A secret key exists to unlock this prose, to make it accessible, to see the brushstrokes of the writer, and to enjoy its richness. I’ve mentioned it before, Classical English Style by Ward Farnsworth. It is a must read for you writers. And for you serious readers, it’s a must read. It will add color, understanding, and richer enjoyment of various fiction and non-fiction works.
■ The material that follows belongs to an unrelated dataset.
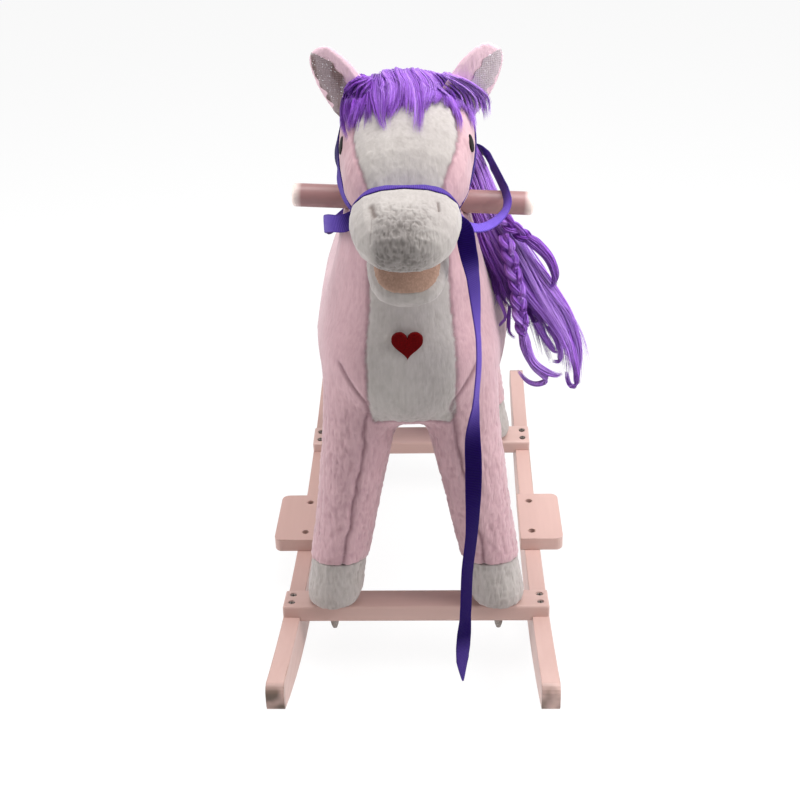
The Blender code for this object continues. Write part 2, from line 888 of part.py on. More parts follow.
def form_rings(start, length, width, depth, form, place):
    """Rings from a table of shares: place maps a row to centre, across, up."""
    rings = []
    for row in form:
        centre, across, up = place(start + length * row[0], row)
        rings.append((centre, across * width / 2 * row[1], up * depth / 2 * row[2]))
    return rings


def make_torso():
    def place(y, row):
        return Vector((0, y, TORSO_Z + TORSO_DEPTH * row[3])), X_AXIS, Z_AXIS

    rings = form_rings(
        TORSO_FRONT, TORSO_LENGTH, TORSO_WIDTH, TORSO_DEPTH, TORSO_FORM, place
    )
    return soft_form("torso", rings, 10, "pink_plush")


def make_neck():
    def place(z, row):
        return Vector((0, NECK_FOOT_Y + NECK_HEIGHT * row[3], z)), X_AXIS, Y_AXIS

    rings = form_rings(NECK_FOOT_Z, NECK_HEIGHT, NECK_WIDTH, NECK_DEPTH, NECK_FORM, place)
    return soft_form("neck", rings, 10, "pink_plush")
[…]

The work is beautiful. I’m learning more than I imagined. And not just history, but on life. I’m beyond grateful to be alive in this era, instead of alive during the reign of Marcus Aurelius. I see many people on Twitter and elsewhere thinking we live in the worst of times. Some want to say it’s awful now because of “seed oils” or some other imbecilic cope. I’ll address the “worst of times” belief in another section.
As I read it, I notice I’m gaining more pride in America. I’ve always been a proud American. But reading Gibbon, I now believe the system our Founders created, it’s not incredible, it’s miraculous.
To close this section, I see why it’s a critical book in the Western canon. The work is a masterpiece. On one end, the prose. Gibbon’s prose is sonic. He goes into another dimension. The beauty, the power, the technique — unparalleled. On the other end, the beauty of how he shows various inherent natures. Natures meaning, the nature of man, the nature of war, the nature of politics, the nature of civics, and so on. And Gibbon is funny. He deploys a masterful tongue-in-cheek humor. It makes this behemoth more enjoyable, intimate, and accessible.
The History of The Decline and Fall of the Roman Empire is otherworldly. It’s an intellectual undertaking to read it. I hope you enjoy the other musings in this series.